- INSTRUCTION:
Write out all of the data exactly as it appears.

- DATASET EXCERPT:
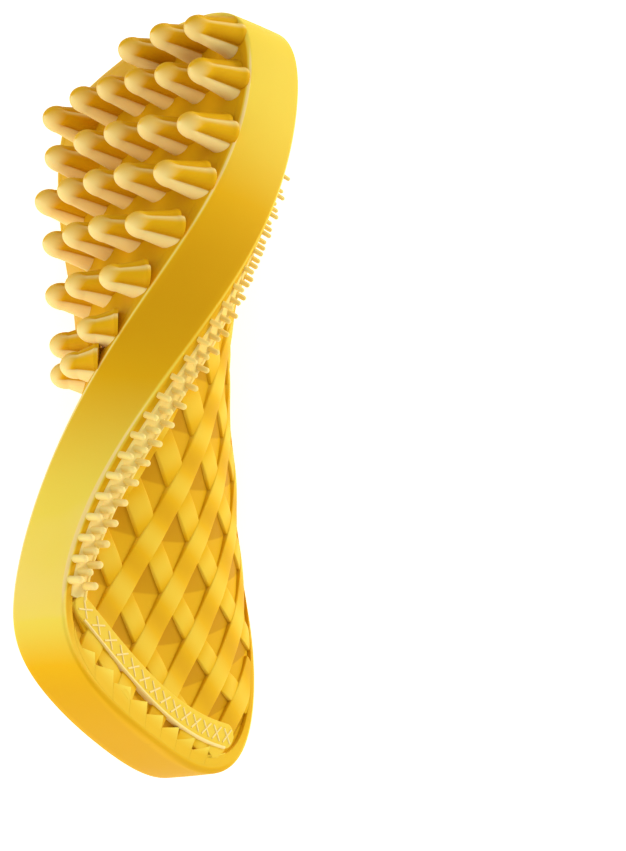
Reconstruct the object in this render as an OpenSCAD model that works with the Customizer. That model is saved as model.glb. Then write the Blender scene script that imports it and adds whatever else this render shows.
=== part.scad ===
// Pet grooming brush: one soft silicone moulding, a twisted grip plate held in the palm.
// +Y runs along the brush towards its tined head, +Z is up, and the brush rests on its long edge.

/* [Body] */
// Length of the brush from end to end
length = 160; // [140:1:180]
// Width of the plate at its two ends
width = 76; // [64:0.5:84]
// Thickness of the plate at its edge, at mid-length
edge_t = 15; // [11:0.5:18]
// Share of the edge thickness that is lost at the two ends
edge_thinning = 0.16; // [0:0.02:0.3]
// How square the end at the head is
head_square = 20; // [8:1:24]
// How square the end at the handle is
handle_square = 14; // [8:1:24]
// Roundness of the corners at the two ends
end_round = 2.4; // [2:0.1:3.4]
// Share of the width that is lost at the waist
waist = 0.246; // [0:0.01:0.35]
// Distance over which the waist fades out
waist_reach = 83; // [50:1:120]
// Height of the rounded swelling on each face
swell_h = 9.3; // [4:0.1:11]
// Distance over which the swelling fades out along the brush
swell_reach = 43; // [30:1:60]
// How far each face's swelling lies from mid-length
swell_shift = 15; // [0:1:25]
// Flatness of the swelling across the brush
swell_flat = 2.4; // [2:0.1:4]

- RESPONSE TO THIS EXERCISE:
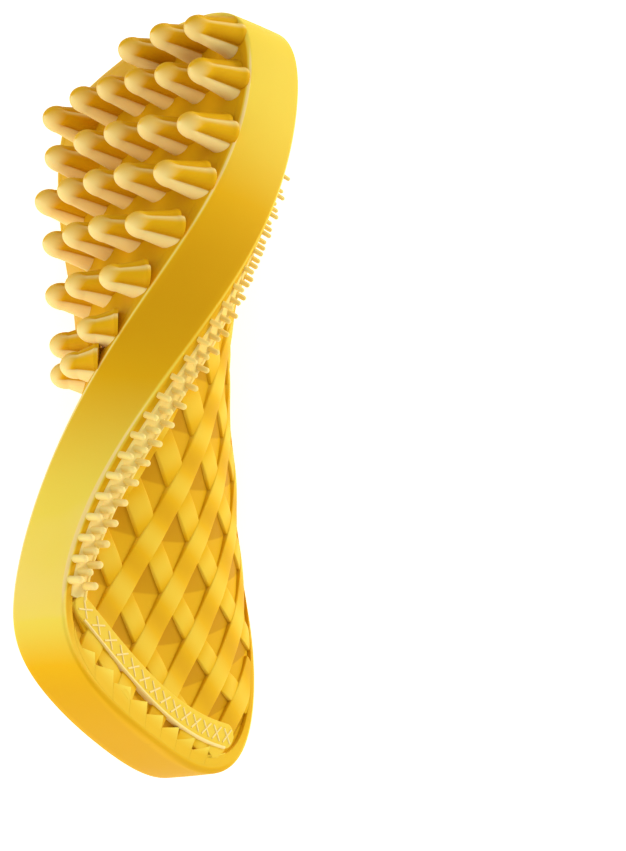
Reconstruct the object in this render as an OpenSCAD model that works with the Customizer. That model is saved as model.glb. Then write the Blender scene script that imports it and adds whatever else this render shows.
=== part.scad ===
// Pet grooming brush: one soft silicone moulding, a twisted grip plate held in the palm.
// +Y runs along the brush towards its tined head, +Z is up, and the brush rests on its long edge.

/* [Body] */
// Length of the brush from end to end
length = 160; // [140:1:180]
// Width of the plate at its two ends
width = 76; // [64:0.5:84]
// Thickness of the plate at its edge, at mid-length
edge_t = 15; // [11:0.5:18]
// Share of the edge thickness that is lost at the two ends
edge_thinning = 0.16; // [0:0.02:0.3]
// How square the end at the head is
head_square = 20; // [8:1:24]
// How square the end at the handle is
handle_square = 14; // [8:1:24]
// Roundness of the corners at the two ends
end_round = 2.4; // [2:0.1:3.4]
// Share of the width that is lost at the waist
waist = 0.246; // [0:0.01:0.35]
// Distance over which the waist fades out
waist_reach = 83; // [50:1:120]
// Height of the rounded swelling on each face
swell_h = 9.3; // [4:0.1:11]
// Distance over which the swelling fades out along the brush
swell_reach = 43; // [30:1:60]
// How far each face's swelling lies from mid-length
swell_shift = 15; // [0:1:25]
// Flatness of the swelling across the brush
swell_flat = 2.4; // [2:0.1:4]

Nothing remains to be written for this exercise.